Jair Bolsonaro elegeu como uma das prioridades tirar o Brasil de uma posição vexatória no turismo. O país atraiu em 2018 cerca de 6,6 milhões de visitantes estrangeiros, dois terços do total de 10 milhões de pessoas que o Museu do Louvre recebeu sozinho em Paris no mesmo período. Apesar da promessa, o que se viu até agora não permite otimismo. O titular da Pasta responsável pela área, Marcelo Álvaro Antônio, correligionário do presidente, vem balançando no cargo desde que foi denunciado pelo MPF no esquema de laranjas do PSL, caso que provocou um racha entre Bolsonaro e a cúpula da sigla (leia a reportagem). Chefe do partido em Minas Gerais na época em que o escândalo aconteceu, Álvaro é suspeito de articular o desvio de recursos eleitorais usando candidaturas de fachada. Mais preocupantes ainda são as políticas do setor e os resultados colhidos até o momento.
No ritmo atual, o país, que já figura em uma espécie de terceira divisão do turismo, pode sofrer um novo rebaixamento. De acordo com um relatório da Polícia Federal, o número de entradas de turistas estrangeiros no Brasil teve queda de 5,4% no primeiro semestre do ano, enquanto o mundo todo registrou um aumento de 4% no mesmo período, segundo a Organização Mundial do Turismo. Nas vizinhas Argentina e Colômbia, a evolução foi de 9,4% e 6%, respectivamente. Uma das apostas do governo para atrair mais visitantes foi a retirada, em junho, da exigência de visto para viajantes dos Estados Unidos, Canadá, Japão e Austrália. Passado um mês, o número de entradas de americanos cresceu 21,6%, mas a quantidade de japoneses que cruzaram nossas fronteiras caiu 10,4% (não há dados ainda sobre canadenses e australianos). E o resto do mundo parece cada vez mais distante daqui. “Como o Brasil é um país continental, precisamos investir em mercados mais próximos”, diz Caio de Carvalho, ministro do Turismo em 2002.

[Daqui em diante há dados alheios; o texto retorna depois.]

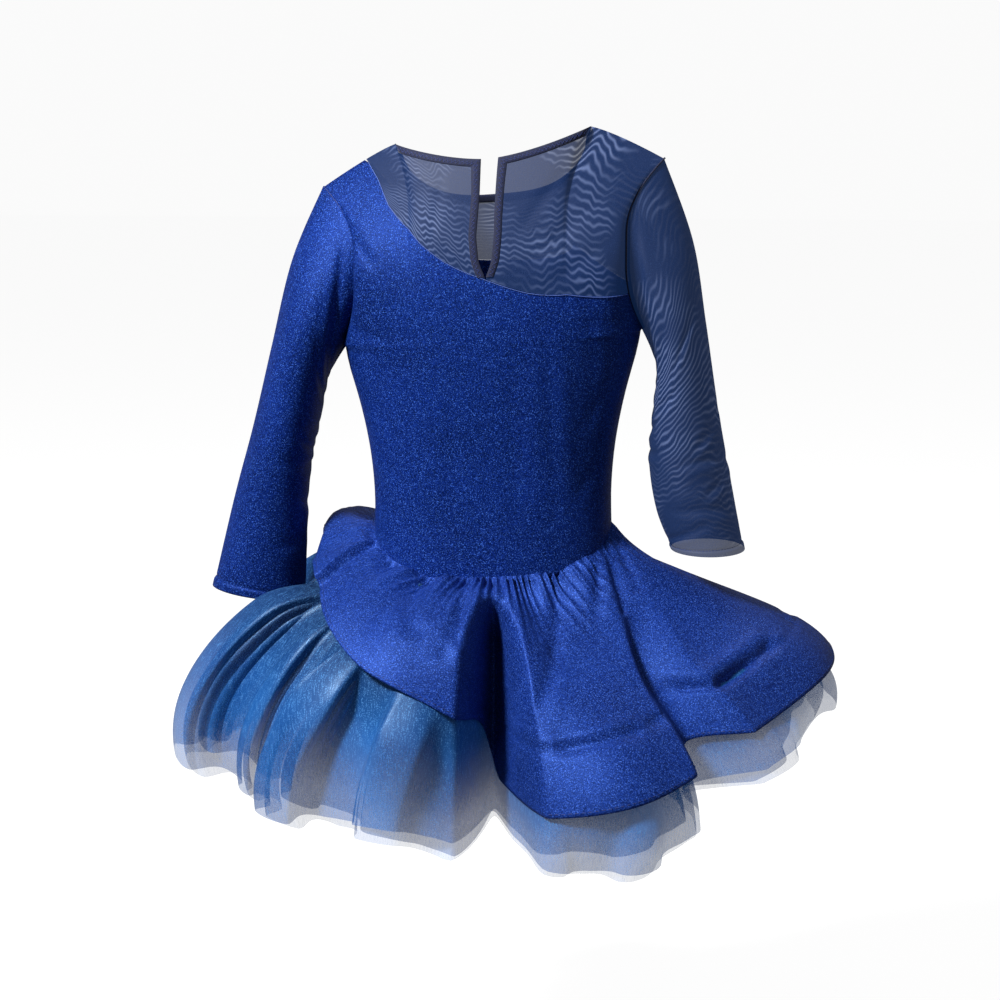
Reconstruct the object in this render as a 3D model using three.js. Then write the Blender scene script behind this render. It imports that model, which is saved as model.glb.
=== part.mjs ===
// Irish dance dress with a one-shoulder satin bodice, a sheer mesh yoke and sleeve, a gathered satin
// skirt and three organza petticoat layers. Millimetres, +Z up, back of the dress towards -Y.
// The origin is at neck height on the centre line of the body, where the wearer's shoulders hold it.
import * as THREE from 'three';

// ---- driving dimensions ----
const WALL = 1.2;             // thickness of every cloth wall
const GAP = 0.5;              // space left between two pieces at a seam
const LEAN_TOP = 0.09;        // rise of the right shoulder over the left, per mm across
const LEAN_WAIST = 0.035;     // the same at the waist

const ARMPIT_Z = -195;
const SHOULDER_X = 166;       // shoulder tip
const SHOULDER_DROP = 36;     // from the neck point to the shoulder tip
const NECK_X = 95;            // neck point
const NECK_BACK = { drop: 21, depth: 48, power: 1.6, round: 1.0 };
const NECK_FRONT = { drop: 60, depth: 66, power: 3, round: 0.6 };
const ARMHOLE_DEPTH = 44;     // the armhole's half width from front to back
const CHEST_DEPTH = 82;
const WAIST_SIDE_Z = -384;    // waist seam at the sides
const WAIST_DIP_BACK = 38;    // how far the seam dips at the centre
const WAIST_DIP_FRONT = 24;

// half width and half depth of the bodice, [height, half width, half depth]
const BODY = [
  [-425, 121, 73],
  [-384, 118, 72],
  [-330, 118, 73],
  [-270, 127, 77],
  [-195, 148, 82],
];

// columns across a panel, as shares of the half width
const ACROSS = [-1, -0.95, -0.85, -0.747, -0.72, -0.66, -0.572, -0.4, -0.2, 0, 0.2, 0.4, 0.572, 0.7, 0.85,
  0.95, 1];
const LEFT_END = 3;           // the satin's cut edge starts at this column, on the shoulder seam

// height of the satin's cut edge at each column from LEFT_END on, as a share of the armhole's height
const CUT_BACK = [1, 0.75, 0.66, 0.575, 0.485, 0.41, 0.36, 0.285, 0.235, 0.22, 0.212, 0.212, 0.225, 0.24];
const CUT_FRONT = [1, 0.77, 0.7, 0.63, 0.55, 0.51, 0.5, 0.49, 0.455, 0.41, 0.355, 0.29, 0.255, 0.24];

// keyhole at the centre back: [share of the way up from the satin's edge, left x, right x]
const KEYHOLE = [
  [0, 0, 0],
  [0.14, -7, 6],
  [0.36, -10, 8],
  [0.7, -7, 8],
  [1, -6, 8],
];
const BINDING = 7;            // width of the neck and keyhole bindings

// sleeves: outer and underarm lines from shoulder to cuff as [x, z], and half depth
const MESH_SLEEVE = {
  side: 1,
  outer: [[166, -21], [195, -100], [209, -180], [222, -262], [236, -335], [250, -405]],
  inner: [[148, -185], [161, -222], [158, -268], [155, -315], [163, -366], [179, -405]],
  depth: [44, 52, 50, 47, 44, 43],
  back: [0, 0, 0, 0, 0, 0],
};
const SATIN_SLEEVE = {
  side: -1,
  outer: [[-166, -50], [-197, -120], [-219, -205], [-240, -285], [-263, -362], [-288, -456]],
  inner: [[-148, -204], [-166, -238], [-176, -286], [-187, -338], [-192, -400], [-196, -468]],
  depth: [44, 52, 48, 42, 37, 34],
  back: [0, 0, 2, 6, 12, 18],
};

// the skirt every 30 degrees from the left side, round by the back: radius and height of the cloth
// 125 mm, 250 mm and 310 mm down from the waist seam
const SKIRT_LENGTH = 310;
const RING_A = [[228, -440], [203, -452], [196, -478], [180, -492], [185, -498], [205, -478],
  [231, -448], [215, -465], [195, -490], [180, -492], [190, -480], [215, -430]];
const RING_B = [[328, -525], [275, -565], [240, -585], [218, -612], [286, -596], [298, -552],
  [344, -513], [320, -535], [285, -580], [262, -598], [275, -585], [310, -540]];
const RING_C = [[350, -572], [272, -637], [247, -649], [228, -645], [291, -668], [328, -600],
  [342, -560], [328, -590], [294, -640], [270, -655], [285, -640], [322, -600]];

// valleys between the skirt's big folds: angle, half width in degrees and share of the radius taken in
const VALLEYS = [
  [95.5, 12, 0.4],
  [143, 8, 0.17],
  [196, 9, 0.14],
  [226, 10, 0.2],
  [258, 10, 0.26],
  [290, 10, 0.22],
  [318, 9, 0.16],
];
// the hollow on the left where the satin sleeve's cuff hangs, and the rise of the cloth beside it
const CUFF_HOLLOW = { angle: 354, half: 24, into: 0.3, down: 34 };
const LEFT_RISE = { angle: 346, half: 27, up: 26 };
// length of the satin as a share of SKIRT_LENGTH, by angle: short on the left, long on the right
const SATIN_HEM = [[0, 0.22], [10, 0.26], [18, 0.27], [35, 0.36], [60, 0.46], [76, 0.5], [85, 0.53],
  [90, 0.57], [93, 0.66], [97, 0.8], [250, 0.8], [290, 0.66], [318, 0.42], [335, 0.3], [346, 0.2],
  [353, 0.17], [360, 0.22]];
const FLUTES = 21;            // tubular flutes round a petticoat
const PETTICOATS = [
  { name: 'petticoat_outer', top: 0.03, under: 4.6, spread: 4, hem: 1, flute: 13 },
  { name: 'petticoat_middle', top: 0.03, under: 10, spread: 8.4, hem: 0.95, flute: 13 },
  { name: 'petticoat_inner', top: 0.03, under: 16.5, spread: 15, hem: 0.96, flute: 13 },
];

// ---- small helpers ----
const V = (x, y, z) => new THREE.Vector3(x, y, z);
const clamp = (x, lo, hi) => Math.min(hi, Math.max(lo, x));
const lerp = (a, b, t) => a + (b - a) * t;
const smooth = (t) => {
  const k = clamp(t, 0, 1);
  return k * k * (3 - 2 * k);
};

// straight-line reading of a list of rows [key, value, value...], column c
function read(rows, key, c = 1) {
  let i = 0;
  while (i < rows.length - 2 && key > rows[i + 1][0]) {
    i += 1;
  }
  const k = clamp((key - rows[i][0]) / (rows[i + 1][0] - rows[i][0]), 0, 1);
  return lerp(rows[i][c], rows[i + 1][c], k);
}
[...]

Além de se preocupar com a fuga de visitantes, o setor terá de lidar com o sumiço de dinheiro. A pasta do Turismo é a que mais sofre com os cortes do governo: seu orçamento para o ano que vem terá uma redução de 58%. A criatividade no uso da verba poderia amenizar o problema. Em vez disso, o que se vê é um excesso de ideias extravagantes. A última delas envolveu a criação por parte da Embratur do concurso King of Rolê, destinado a oferecer um mês de viagem grátis ao estrangeiro que melhor responder à seguinte pergunta: “O que uma experiência de trinta dias no Brasil significa para você?”. Antes disso, o governo apresentou uma marca concebida por funcionários da Embratur que traz um slogan de inevitável duplo sentido: “Brazil. Visit and love us” (Brasil. Visite e nos ame). A relação de iniciativas polêmicas incluiu ainda a nomeação de um time de “embaixadores informais” do turismo, com a presença de figuras como o biólogo Richard Rasmussen, que já foi condenado pela Justiça Federal por danos ambientais.

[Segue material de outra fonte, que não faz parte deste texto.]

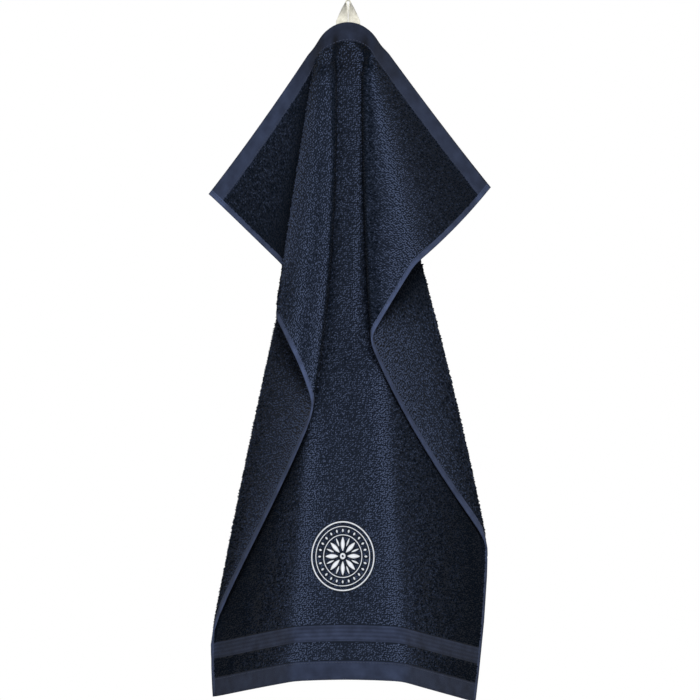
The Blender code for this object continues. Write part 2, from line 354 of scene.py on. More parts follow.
def shade(place, out):
    """Above 0 where the cloth stands proud in the light, and below 0 where it is turned away or deep in
    the folds. The way that its face looks says whether the front map holds for it, or the back one."""
    x, y = (place[:, 0] - MAP_LEFT) / CELL, (MAP_TOP - place[:, 2]) / CELL
    column, row = x.astype(int), y.astype(int)
    right, low = x - column, y - row
    total = np.zeros(len(place))
    for side in (1.0, -1.0):
        behind = []
        for depth in DEPTH_MAPS[side]:
            above = depth[column, row] * (1.0 - right) + depth[column + 1, row] * right
            below = depth[column, row + 1] * (1.0 - right) + depth[column + 1, row + 1] * right
            behind.append((place[:, 1] * side - above * (1.0 - low) - below * low) / MM)
        near, wide = np.clip(behind[0], *NEAR_RANGE), np.clip(behind[1], *WIDE_RANGE)
        depth_shade = (-PROUD_LIGHT * np.minimum(near, 0.0) - SUNKEN_SHADE * np.maximum(near, 0.0)
                       - RECESS_SHADE * wide - BACK_SHADE * (place[:, 1] * side / MM - BACK_LEVEL))
        total += depth_shade * (out[:, 1] * side < 0.0)
    turned_away = np.clip(1.0 - np.abs(out[:, 1]), *TURNED_RANGE) - TURNED_RANGE[0]
    return np.clip(total - TURNED_SHADE * turned_away, *SHADE_RANGE)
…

No Fórum Econômico Mundial, em Davos, Bolsonaro dedicou oito minutos de seu discurso à promoção do turismo e convidou os estrangeiros a conhecer a Amazônia e as praias brasileiras. Depois disso, a floresta despertou o interesse global devido ao aumento no número de queimadas e de desmatamentos. Para piorar, nas últimas semanas, mais de 72 municípios em nove estados foram tomados por óleo, que chegou ao litoral do país em circunstâncias ainda não explicadas. O presidente, que já atacou o turismo gay e deixou os visitantes à vontade para “fazer sexo com mulheres”, ajudou a engordar a lista de ideias estapafúrdias, como a promessa de transformar a Baía de Angra dos Reis numa versão brasileira de Cancún. Ao comentar, em setembro, uma operação que afundou dois navios no litoral pernambucano para criar recifes artificiais e fomentar o mergulho na região, Bolsonaro vibrou: “Novos naufrágios virão”. Se o rumo da área não mudar, quem corre o risco de afundar de vez é o turismo no país.